God bless America!


O domínio colonial criou, na prática, a tese racial, estabelecendo mesmo uma escala de desenvolvimento, com os negros no fim da tabela.


“I, too, sing America.
I am the darker brother.
They send me to eat in the kitchen
When company comes,
But I laugh, and I eat well,
And grow strong.”

Langston Hughes, “Epilogue”

 

Os Estados Unidos da América vivem mais uma grave crise provocada por motivos étnicos, depois de um polícia branco ter asfixiado até à morte um cidadão negro.

Porque falo de etnia e não de raça? Porque o preconceito tem exatamente origem na ficção de que a humanidade está dividida em raças, tese que nos acompanhou até há muito pouco tempo.

Na verdade, existe apenas uma raça. Apesar das diferenças físicas, a genética entre um ser humano branco e um negro, por exemplo, difere em 0,1%.

Qual é, então, a raiz do problema? O domínio secular de povos europeus sobre povos de outros continentes. No que respeita aos povos de África, acresce o facto de terem sido escravizados e espalhados pelo continente americano, a partir do séc. xvi até ao séc. xix.

Foram incluídos como pura mercadoria no denominado comércio triangular: Europa, produtos manufaturados; África, escravos; América, produtos das plantações para a Europa.

O domínio colonial criou, na prática, a tese racial, estabelecendo mesmo uma escala de desenvolvimento, com os negros no fim da tabela.

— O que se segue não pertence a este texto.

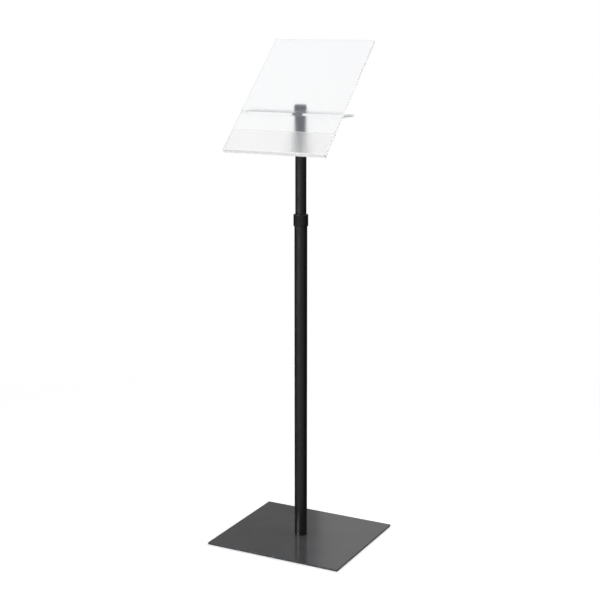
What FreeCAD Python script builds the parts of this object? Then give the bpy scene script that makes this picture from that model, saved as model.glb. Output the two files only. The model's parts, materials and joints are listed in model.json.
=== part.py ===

Nos Estados Unidos da América, nascidos no séc. xviii, os escravos negros garantiram a produção das grandes plantações dos estados do Sul.

Com a vitória do Norte na Guerra Civil de 1861-65, os escravos foram libertados, mas a discriminação terminou? Claro que não.

Nos estados do Sul foram de imediato promulgadas leis segregacionistas, impedindo casamentos entre brancos e negros e ditando a sua separação em transportes públicos, hotéis, restaurantes, teatros e outros locais.

É importante recordar que só em 1965, nos estados do Sul, os negros conquistaram o direito de voto.

Esta é a realidade, nua e crua, na tão proclamada “terra de todas as oportunidades”, onde cerca de 47 milhões de cidadãos não têm qualquer seguro de saúde, essencial para garantir serviços médicos com um mínimo de qualidade num país sem um serviço público de saúde.

Os negros representam cerca de 12% da população dos Estados Unidos. Há hoje mais negros na prisão do que escravos em 1850, segundo um estudo da socióloga da Universidade do Ohio Michelle Alexander.

Esta é a América de Donald Trump e de Derek Chauvin, o polícia que matou um cidadão negro por asfixia, mas é também o país de Toni Morrison, prémio Nobel da Literatura em 1993, que escreveu: “Racismo sem raça é uma escolha. Ensinado, é claro, por aqueles que precisam dele, mas, ainda assim, é uma escolha. Os que o praticam não seriam nada sem ele (…)”.

Mas tenhamos esperança. Os Estados Unidos são também a terra de Obama e Luther King, de James Baldwin, Paul Beatty, Ernest Hemingway e Eugene O’Neill. De Mailer e de Chomsky . De Denzel Washington e Robert de Niro, Louis Armstrong e Bruce Springsteen. Do jazz, da internet e das Levi’s.

E são também donos da mais antiga Constituição escrita do mundo, que declara: “Consideramos estas verdades como evidentes, que todos os homens são criados iguais, dotados pelo Criador de certos direitos inalienáveis, que entre estes estão a vida, a liberdade e a procura da felicidade”.

Aqui chegados, que conclusões podemos tirar da atual crise nos Estados Unidos?

Proponho que recordemos Allen Ginsberg, um dos principais poetas da Beat Generation, que, há cerca de 65 anos, escrevia:

 “A América está coberta de mentiras
Os jovens pensadores são maus tipos,
cheios de ideias sórdidas.
A América criou a bomba atómica e lançou-a ao mundo.
Ezra Pound está certo, a nação é um manicómio.”

Esta é apenas uma visão possível da América.

Na próxima semana falarei de Portugal.